High-speed and robust infrared-guiding multiuser eye localization system for autostereoscopic display

Appl Opt. 2020 May 10;59(14):4199-4208. doi: 10.1364/AO.386903.

Abstract

In order to localize the viewers' eyes, a high-speed and robust infrared-guiding multiuser eye localization system was fabricated in this paper for a binocular autostereoscopic display, which can project a pair of parallax images to corresponding eyes. The system is composed of a low-resolution thermal infrared camera, a pair of high-resolution left and right visible spectral cameras, and an industrial computer. The infrared camera and the left visible spectral camera, and the left and right visible spectral camera, can both form the binocular vision system. The thermal infrared camera can capture the thermography images.
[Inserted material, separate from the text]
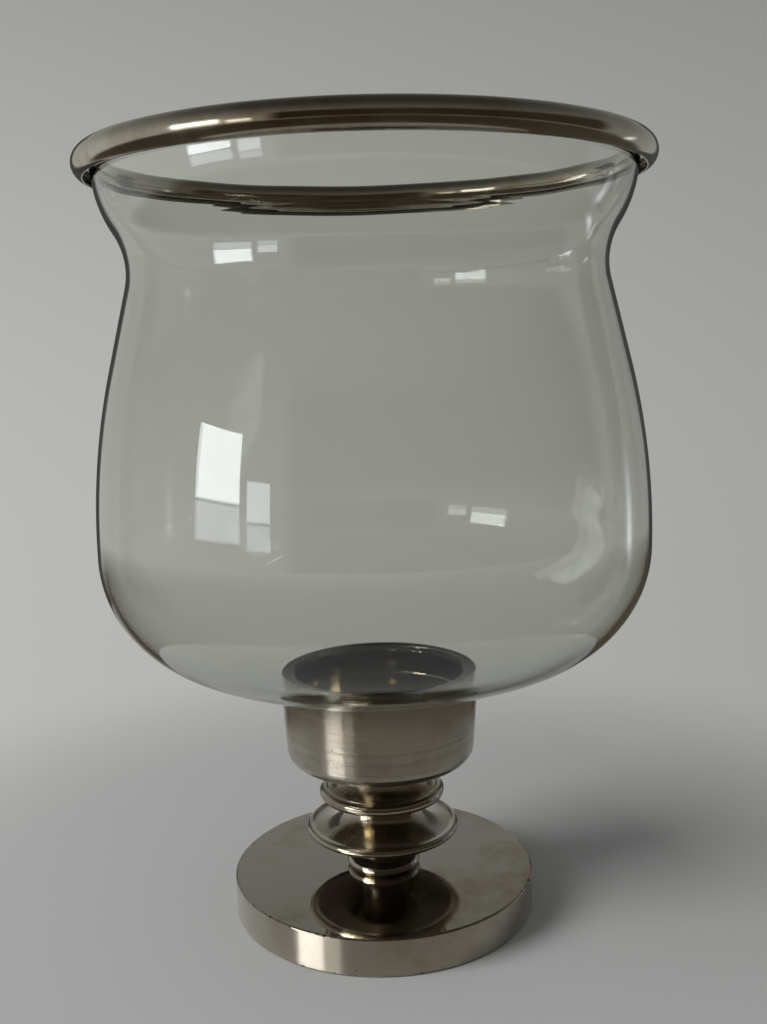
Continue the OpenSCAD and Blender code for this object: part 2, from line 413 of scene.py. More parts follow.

The left and right visible spectral cameras can capture the left and right visible spectral images, respectively. Owing to the temperature difference between the face and background, the features of the face in thermography images are prominent. We use the YOLO-V3 neural network to detect the viewers' faces in thermography images. Owing to the different features of the pseudo and real faces in the infrared spectral, in the thermography images, the pseudo-faces can be easily eliminated. According to the positions and sizes of potential bounding boxes of the detected faces in the thermography images, the industrial computer can be guided to determine the left candidate regions in the left visible spectral image. Then, the industrial computer can determine the right candidate regions in the right visible spectral image. In the left candidate regions, the industrial computer detects the faces and localize the eyes by using the SeetaFace algorithm. The template matching is performed between the left and right candidate regions to calculate the accurate distance between the viewer and the system. The average detection time of the proposed method is about 3-8 ms. Compared with traditional methods, the localization time is improved by 86.7%-90.1%. Further, the proposed method is hardly influenced by the pseudo-faces and the strong ambient light.